On 20 August 1897, British surgeon Ronald Ross made the momentous discovery that mosquitoes transmitted malaria parasites to humans. More than 100 years later, much progress has been made, but nearly half the world’s population are still at risk from malaria. Each year, 250 million people become severely ill and 863,000 die from the disease. Although effective ways to prevent and treat malaria exist, one child dies needlessly from the disease every 45 seconds in Africa.
Malaria has a disproportionate impact on the poor, children, pregnant women, people living in conflict affected and fragile states and those living with HIV and AIDS. It place an immense burden on national health systems. It impoverishes families and holds back economic growth. And while we currently have effective tools to prevent and treat malaria, emerging drug and insecticide resistance threaten the gains we have made so far.
Countries such as Rwanda and Zambia, which have both acted to dramatically reduce their levels of malaria, show that progress is possible. We need to support countries to repeat and sustain such gains. The challenge is enormous, but the rewards are far greater. Ultimately, lowering the burden of malaria will help to reduce poverty and contribute to development.

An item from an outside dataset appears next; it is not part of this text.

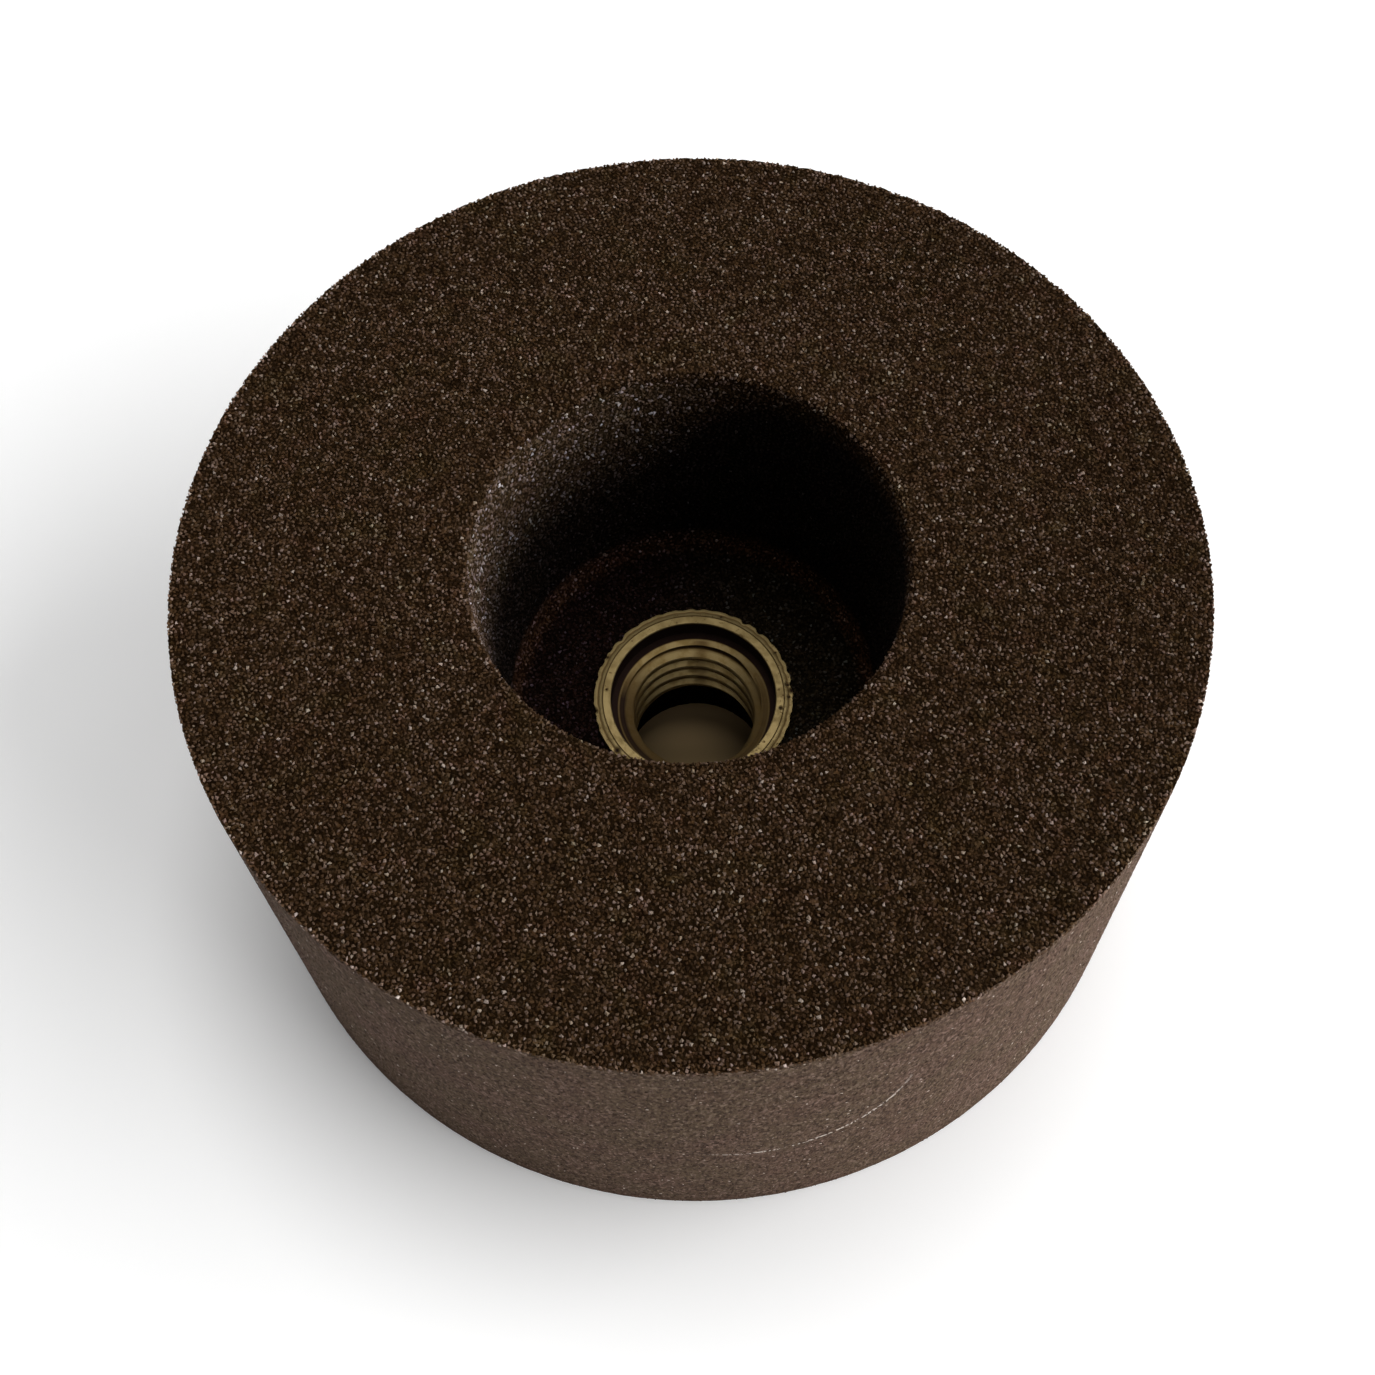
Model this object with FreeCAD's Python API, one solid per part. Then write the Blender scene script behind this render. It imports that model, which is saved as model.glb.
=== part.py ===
"""Straight cup grinding wheel, 4 in by 2 in, with a moulded-in threaded bush.

The wheel stands on its back. The origin is the centre of the back face, and +Z runs along the
spindle axis towards the grinding face. All sizes are in millimetres.
"""
import FreeCAD, Part
import math
import os

INCH = 25.4

# The moulded wheel
WHEEL_DIAMETER = 4 * INCH
WHEEL_HEIGHT = 2 * INCH
BACK_EDGE_CHAMFER = 0.4     # the outer edge of the grinding face is left sharp

# The recess in the grinding face
RECESS_DIAMETER = 43.4      # at the mouth, before its edge is rounded
RECESS_DRAFT = 3.7          # degrees; the wall closes in towards the floor
RECESS_MOUTH_ROUNDING = 0.8
RECESS_FLOOR_FILLET = 3.0
BACK_THICKNESS = 18.6       # from the back face to the floor of the recess

# The spindle thread, 5/8 in with 11 threads to the inch
THREAD_DIAMETER = 5 / 8 * INCH
THREAD_PITCH = INCH / 11
THREAD_DEPTH_SHARE = 0.49   # depth of the ridges, as a share of their pitch
SPINDLE_CLEARANCE = 0.45    # around the spindle, in the hole below the bush

# The bush
BUSH_DIAMETER = 7 / 8 * INCH
BUSH_LENGTH = 1 / 2 * INCH
BUSH_STAND_HEIGHT = 0.8     # how far its ring stands out of the recess floor
RING_CHAMFER_WIDTH = 0.9    # sloping band outside the ring's flat face
RING_CHAMFER_HEIGHT = 0.3
COUNTERBORE_DIAMETER = 18.4
COUNTERBORE_DEPTH = 2.3     # to the top of its coned floor
COUNTERSINK_SLOPE = 30.0    # degrees; the floor of the counterbore falls towards the thread
LEAD_IN_ANGLE = 45.0        # degrees from the axis, where the spindle enters from the back
LEAD_IN_WIDTH = 0.3         # how much wider than the thread the lead-in opens

# The grip of the bush in the wheel
KNURL_TEETH = 36
KNURL_DEPTH = 0.5
KNURL_CREST_SHARE = 0.4     # flat tooth tips, as a share of the tooth pitch
KNURL_ROOT_SHARE = 0.2      # flat tooth bottoms, as a share of the tooth pitch
GROOVE_WIDTH = 2.6          # ring groove that keeps the bush from pulling out
GROOVE_DEPTH = 0.5          # below the bottoms of the knurl

# Sizes that follow
wheel_radius = WHEEL_DIAMETER / 2
recess_radius = RECESS_DIAMETER / 2
recess_depth = WHEEL_HEIGHT - BACK_THICKNESS
recess_floor_radius = recess_radius - recess_depth * math.tan(math.radians(RECESS_DRAFT))
thread_radius = THREAD_DIAMETER / 2
bore_radius = thread_radius - THREAD_DEPTH_SHARE * THREAD_PITCH
spindle_hole_radius = thread_radius + SPINDLE_CLEARANCE
bush_radius = BUSH_DIAMETER / 2
bush_top = BACK_THICKNESS + BUSH_STAND_HEIGHT
bush_bottom = bush_top - BUSH_LENGTH
counterbore_radius = COUNTERBORE_DIAMETER / 2
knurl_root_radius = bush_radius - KNURL_DEPTH
groove_radius = knurl_root_radius - GROOVE_DEPTH

AXIS_POINT = FreeCAD.Vector(0, 0, 0)
AXIS = FreeCAD.Vector(0, 0, 1)


def rounded_outline(corners):
    """Close a wire through (radius, height, rounding) corners in the XZ plane."""
    points = [FreeCAD.Vector(radius, 0, height) for radius, height, _ in corners]
    following = points[1:] + points[:1]
    bends = []
    for before, corner, after, (_, _, rounding) in zip(points[-1:] + points, points, following, corners):
        to_before = (before - corner).normalize()
        to_after = (after - corner).normalize()
        if rounding == 0:
            bends.append((corner, None, corner))
            continue
        half_angle = to_before.getAngle(to_after) / 2
        reach = rounding / math.tan(half_angle)
        inwards = (to_before + to_after).normalize()
        nearest = corner + inwards * (rounding / math.sin(half_angle) - rounding)
        bends.append((corner + to_before * reach, nearest, corner + to_after * reach))
    edges = []
    for (_, _, leaving), (entering, nearest, left) in zip(bends[-1:] + bends, bends):
        edges.append(Part.LineSegment(leaving, entering).toShape())
        if nearest is not None:
            edges.append(Part.Arc(entering, nearest, left).toShape())
    return Part.Wire(edges)


def turned(corners):
    """Turn an outline of (radius, height, rounding) corners once round the spindle axis."""
    return Part.Face(rounded_outline(corners)).revolve(AXIS_POINT, AXIS, 360)


def knurled_bar():
    """Make a bar as long as the bush, with straight teeth along its outside."""
    pitch = 2 * math.pi / KNURL_TEETH
    half_crest = KNURL_CREST_SHARE * pitch / 2
    half_root_gap = (1 - KNURL_ROOT_SHARE) * pitch / 2
    stations = (
        (-half_root_gap, knurl_root_radius),
        (-half_crest, bush_radius),
        (half_crest, bush_radius),
        (half_root_gap, knurl_root_radius),
    )
    points = []
    for tooth in range(KNURL_TEETH):
        for offset, radius in stations:
            angle = tooth * pitch + offset
            points.append(FreeCAD.Vector(radius * math.cos(angle), radius * math.sin(angle), bush_bottom))
    section = Part.Face(Part.makePolygon(points + points[:1]))
    return section.extrude(FreeCAD.Vector(0, 0, BUSH_LENGTH))


def bush_outside():
    """Make the bush as a solid bar: its knurl, its ring groove and the slope round its ring."""
    groove_middle = (bush_bottom + BACK_THICKNESS) / 2
    groove_low = groove_middle - GROOVE_WIDTH / 2
    groove_high = groove_middle + GROOVE_WIDTH / 2
    envelope = turned([
        (0, bush_bottom, 0),
        (bush_radius, bush_bottom, 0),
        (bush_radius, groove_low, 0),
        (groove_radius, groove_low, 0),
        (groove_radius, groove_high, 0),
        (bush_radius, groove_high, 0),
        (bush_radius, bush_top - RING_CHAMFER_HEIGHT, 0),
        (bush_radius - RING_CHAMFER_WIDTH, bush_top, 0),
        (0, bush_top, 0),
    ])
    return knurled_bar().common(envelope)


def bush_inside():
    """Make the space in the bush: lead-in, plain bore at the ridges of the thread, and counterbore."""
    lead_in_radius = thread_radius + LEAD_IN_WIDTH
    lead_in_height = (lead_in_radius - bore_radius) / math.tan(math.radians(LEAD_IN_ANGLE))
    counterbore_floor = bush_top - COUNTERBORE_DEPTH
    countersink_height = (counterbore_radius - bore_radius) * math.tan(math.radians(COUNTERSINK_SLOPE))
    return turned([
        (0, bush_bottom, 0),
        (lead_in_radius, bush_bottom, 0),
        (bore_radius, bush_bottom + lead_in_height, 0),
        (bore_radius, counterbore_floor - countersink_height, 0),
        (counterbore_radius, counterbore_floor, 0),
        (counterbore_radius, bush_top, 0),
        (0, bush_top, 0),
    ])


def threaded_bush():
    """Bore out the knurled bush."""
    return bush_outside().cut(bush_inside())


def abrasive_body():
    """Mould the wheel round the bush, so that its socket is the bush's own outside."""
    wheel = turned([
        (spindle_hole_radius, 0, 0),
        (wheel_radius - BACK_EDGE_CHAMFER, 0, 0),
        (wheel_radius, BACK_EDGE_CHAMFER, 0),
        (wheel_radius, WHEEL_HEIGHT, 0),
        (recess_radius, WHEEL_HEIGHT, RECESS_MOUTH_ROUNDING),
        (recess_floor_radius, BACK_THICKNESS, RECESS_FLOOR_FILLET),
        (spindle_hole_radius, BACK_THICKNESS, 0),
    ])
    return wheel.cut(bush_outside())


def save(name, shape):
    """Write one piece to its own STEP file, once it is a single sound solid."""
    solid = shape.Solids[0]
    if len(shape.Solids) != 1 or not solid.isValid():
        raise ValueError(f"{name} is not one sound solid")
    solid.exportStep(f"parts/{name}.step")
    print(f"{name}: {solid.Volume / 1000:.2f} cubic centimetres, {len(solid.Faces)} faces")


os.makedirs("parts", exist_ok=True)
save("abrasive_body", abrasive_body())
save("threaded_bush", threaded_bush())
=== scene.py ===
"""Looks of a straight cup grinding wheel: its grains, its moulded side and its threaded bush.

The wheel stands on its back, with +Z along the spindle axis. Lengths are in metres.
"""

import math

import bmesh
import bpy
import numpy as np
from bpy.props import FloatProperty, FloatVectorProperty, IntProperty, PointerProperty
from mathutils import Matrix, Vector


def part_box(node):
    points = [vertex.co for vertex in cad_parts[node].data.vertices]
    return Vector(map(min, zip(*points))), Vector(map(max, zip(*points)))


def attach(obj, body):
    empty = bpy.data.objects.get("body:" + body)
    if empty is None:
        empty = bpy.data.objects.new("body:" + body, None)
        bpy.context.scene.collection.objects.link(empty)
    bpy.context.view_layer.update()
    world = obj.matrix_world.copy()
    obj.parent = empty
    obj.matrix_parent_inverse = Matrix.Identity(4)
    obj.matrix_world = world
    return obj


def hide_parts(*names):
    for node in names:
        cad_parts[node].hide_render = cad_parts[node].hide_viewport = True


bl_info = {
    "name": "Cup Grinding Wheel",
    "version": (1, 0, 0),
    "blender": (4, 5, 0),
    "location": "View3D > Sidebar > Cup Wheel",
    "description": "Makes a bonded abrasive cup wheel with its threaded bush",
    "category": "Add Mesh",
}

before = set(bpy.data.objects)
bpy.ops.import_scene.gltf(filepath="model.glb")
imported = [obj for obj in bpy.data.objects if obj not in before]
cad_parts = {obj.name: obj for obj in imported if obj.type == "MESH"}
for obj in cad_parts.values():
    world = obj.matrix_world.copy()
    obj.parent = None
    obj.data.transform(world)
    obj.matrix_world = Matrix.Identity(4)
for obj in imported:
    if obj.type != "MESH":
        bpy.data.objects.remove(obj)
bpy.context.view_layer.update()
BODY = "root"
MM = 0.001
INCH = 0.0254

_, WHEEL_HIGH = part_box("abrasive_body")
BUSH_LOW, BUSH_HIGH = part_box("threaded_bush")


def length(name, description, default):
    """Describe a length that the sidebar shows in the scene's units."""
    return FloatProperty(name=name, description=description, default=default,
                         subtype="DISTANCE", unit="LENGTH", precision=5)


def colour(name, description, default):
    """Describe a colour."""
    return FloatVectorProperty(name=name, description=description, default=default, subtype="COLOR", size=3,
                               min=0, max=1)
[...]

The Coalition Government is committed to help meet this challenge by increasing its focus and ambition on malaria. We will publish a malaria evidence paper and a business plan by the end of 2010. These will give a rationale for our approach and set out what we will do, how we will work with others and how we will measure results in achieving our objectives. The business plan will be backed up by spending of up to £500 million per year where we can deliver results and value for money.
On the month of the anniversary of Ross’s discovery we are launching a public consultation on what more the UK could do, how best to focus our efforts and how to deliver results. We would like your views on how, together, we can break the cycle of malaria.